Rohingya Muslims in Myanmar are facing the gravest threats since 2017, when the Myanmar military carried out a sweeping campaign of massacres, rape, and arson in northern Rakhine State, Human Rights Watch said today. August 25, 2024, marks the seventh anniversary since the start of the military's crimes against humanity and acts of genocide that forced more than 750,000 Rohingya to flee to Bangladesh.
In recent months, the Myanmar military and the ethnic Arakan Army have committed mass killings, arson, and unlawful recruitment against Rohingya communities in Rakhine State. On August 5, nearly 200 people were reportedly killed following drone strikes and shelling on civilians fleeing fighting in Maungdaw town near the Bangladesh border, according to Rohingya witnesses. About 630,000 Rohingya remain in Myanmar under a system of apartheid that leaves them exceptionally vulnerable to renewed fighting.
"Rohingya in Rakhine State are enduring abuses tragically reminiscent of the military's atrocities in 2017," said Elaine Pearson, Asia director at Human Rights Watch. "Once again, armed forces are driving thousands of Rohingya from their homes with killings and arson, leaving them nowhere safe to turn."
Rohingya have been caught in the middle of the fighting since hostilities resumed in November 2023, ending a year-long unofficial ceasefire. As the Arakan Army has rapidly expanded its control across Rakhine State, the military has responded with indiscriminate attacks on civilians using helicopter gunships, artillery, and ground assaults. In late April, Arakan Army forces began attacking Rohingya villages in Buthidaung, culminating in their May 17 capture of the town, during which they shelled, looted, and burned Rohingya neighborhoods.
Armed clashes have since moved west to Maungdaw, spurring further abuses and displacement, including arson and looting. Four videos from the August 5 attacks shared on X, formerly Twitter, on August 6 show dozens of bodies of men, women, and children. Geoconfirmed identified the location, which Human Rights Watch corroborated, at the western edge of Maungdaw town. Rohingya witnesses told Human Rights Watch they believed the Arakan Army was responsible. The junta and Arakan Army have blamed each other for the attacks.

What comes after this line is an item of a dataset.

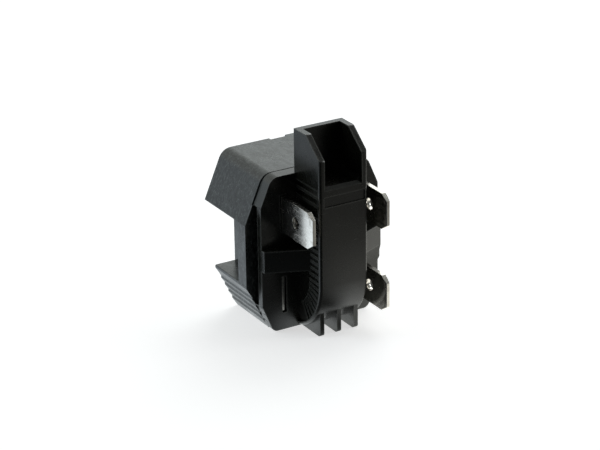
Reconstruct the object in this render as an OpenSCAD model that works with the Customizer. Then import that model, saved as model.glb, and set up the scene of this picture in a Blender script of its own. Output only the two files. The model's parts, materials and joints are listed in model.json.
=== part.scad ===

"Over the last two months, there was serious fighting between the Arakan Army and Myanmar military, with artillery shells and drones," said a 24-year-old Rohingya man from Myo Ma Ka Nyin Tan, Maungdaw, in August. "Many Rohingya villagers were killed and injured every day. I went to several funerals." He fled on August 5 when fighting descended on his neighborhood. "We made our way to the riverbank to cross, where thousands of people were making the journey. Suddenly, drones appeared and started dropping bombs on the crowd. In our group of 70 to 80, close to 20 were killed, and 10 others, including myself, were injured."
"The Naf River was full of dead Rohingya bodies as we fled," said another villager, 18, who told Human Rights Watch that his father was killed in a drone attack. "I saw many dead bodies in the paddy fields and on the riverbank." His boat capsized in the river while crossing into Bangladesh, drowning two dozen people. He and his brother found a plastic barrel which they floated on to the shore. The Border Guard Bangladesh arrested his mother while she attempted to cross the border and have detained her since, he said. Border guards have increased pushbacks of asylum seekers along the Rakhine border since January.

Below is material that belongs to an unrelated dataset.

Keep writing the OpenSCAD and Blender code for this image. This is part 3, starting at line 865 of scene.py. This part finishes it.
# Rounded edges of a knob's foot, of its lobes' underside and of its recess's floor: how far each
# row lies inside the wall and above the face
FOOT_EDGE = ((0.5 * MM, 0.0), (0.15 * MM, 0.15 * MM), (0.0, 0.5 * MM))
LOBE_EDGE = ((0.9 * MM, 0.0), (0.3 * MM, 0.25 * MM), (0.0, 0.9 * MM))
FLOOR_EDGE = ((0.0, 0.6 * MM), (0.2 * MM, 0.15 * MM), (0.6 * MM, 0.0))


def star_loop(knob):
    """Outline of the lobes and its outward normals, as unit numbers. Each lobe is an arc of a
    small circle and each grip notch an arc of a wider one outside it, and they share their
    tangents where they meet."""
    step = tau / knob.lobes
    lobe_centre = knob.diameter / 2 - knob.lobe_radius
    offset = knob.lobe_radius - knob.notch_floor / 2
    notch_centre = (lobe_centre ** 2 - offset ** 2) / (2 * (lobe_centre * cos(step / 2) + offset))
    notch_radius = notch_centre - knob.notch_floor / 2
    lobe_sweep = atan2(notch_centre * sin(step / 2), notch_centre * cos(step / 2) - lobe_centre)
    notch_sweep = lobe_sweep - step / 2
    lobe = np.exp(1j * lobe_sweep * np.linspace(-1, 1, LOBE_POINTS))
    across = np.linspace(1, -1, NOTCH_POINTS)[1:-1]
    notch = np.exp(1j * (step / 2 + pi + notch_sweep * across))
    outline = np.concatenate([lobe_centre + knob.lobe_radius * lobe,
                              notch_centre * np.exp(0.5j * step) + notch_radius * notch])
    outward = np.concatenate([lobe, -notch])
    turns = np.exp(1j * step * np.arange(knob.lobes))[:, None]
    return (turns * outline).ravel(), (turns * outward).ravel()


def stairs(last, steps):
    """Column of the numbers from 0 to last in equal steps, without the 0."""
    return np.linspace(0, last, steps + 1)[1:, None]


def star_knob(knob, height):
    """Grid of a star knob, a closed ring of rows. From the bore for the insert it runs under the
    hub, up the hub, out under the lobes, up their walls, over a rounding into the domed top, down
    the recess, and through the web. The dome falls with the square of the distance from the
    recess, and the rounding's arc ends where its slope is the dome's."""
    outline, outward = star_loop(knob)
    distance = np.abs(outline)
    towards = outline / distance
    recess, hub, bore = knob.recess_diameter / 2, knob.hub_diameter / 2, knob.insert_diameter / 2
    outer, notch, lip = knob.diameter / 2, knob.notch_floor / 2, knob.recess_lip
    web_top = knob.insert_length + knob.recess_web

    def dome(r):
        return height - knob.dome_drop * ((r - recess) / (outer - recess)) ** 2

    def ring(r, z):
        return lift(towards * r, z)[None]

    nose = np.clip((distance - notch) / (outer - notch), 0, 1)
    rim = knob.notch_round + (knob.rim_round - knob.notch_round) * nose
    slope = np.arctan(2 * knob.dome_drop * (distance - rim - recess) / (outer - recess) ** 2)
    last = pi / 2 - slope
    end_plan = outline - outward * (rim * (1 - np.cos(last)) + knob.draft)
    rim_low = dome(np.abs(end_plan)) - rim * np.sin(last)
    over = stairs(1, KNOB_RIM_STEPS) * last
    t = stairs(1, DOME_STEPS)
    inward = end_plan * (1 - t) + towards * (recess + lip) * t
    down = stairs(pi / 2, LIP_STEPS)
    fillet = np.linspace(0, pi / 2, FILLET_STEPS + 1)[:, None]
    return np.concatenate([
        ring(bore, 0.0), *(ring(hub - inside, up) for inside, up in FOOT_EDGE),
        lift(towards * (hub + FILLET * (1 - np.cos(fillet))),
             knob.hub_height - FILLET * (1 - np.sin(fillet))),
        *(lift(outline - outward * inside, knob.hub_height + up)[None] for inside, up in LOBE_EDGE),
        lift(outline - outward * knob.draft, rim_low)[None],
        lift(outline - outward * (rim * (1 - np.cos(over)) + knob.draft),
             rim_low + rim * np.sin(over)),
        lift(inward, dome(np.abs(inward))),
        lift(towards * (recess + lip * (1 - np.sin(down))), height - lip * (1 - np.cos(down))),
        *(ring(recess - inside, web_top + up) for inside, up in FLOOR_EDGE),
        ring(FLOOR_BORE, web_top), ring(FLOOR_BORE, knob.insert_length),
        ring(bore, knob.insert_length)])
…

The conflict has displaced more than 320,000 people in Rakhine State and southern Chin State since November 2023. Meanwhile, the junta has ramped up its deadly blockages of humanitarian aid as a form of collective punishment, which is in violation of international humanitarian law and contrary to the 2022 United Nations Security Council resolution and Association of Southeast Asian Nations (ASEAN) five-point consensus.
Rohingya are being pressured from all sides in Myanmar and Bangladesh, Human Rights Watch said. In recent months, the junta has unlawfully recruited thousands of Rohingya men and boys from Rakhine State and the refugee camps in Bangladesh, with support from Rohingya armed groups, inflaming tensions between the Rohingya Muslim and Rakhine Buddhist communities.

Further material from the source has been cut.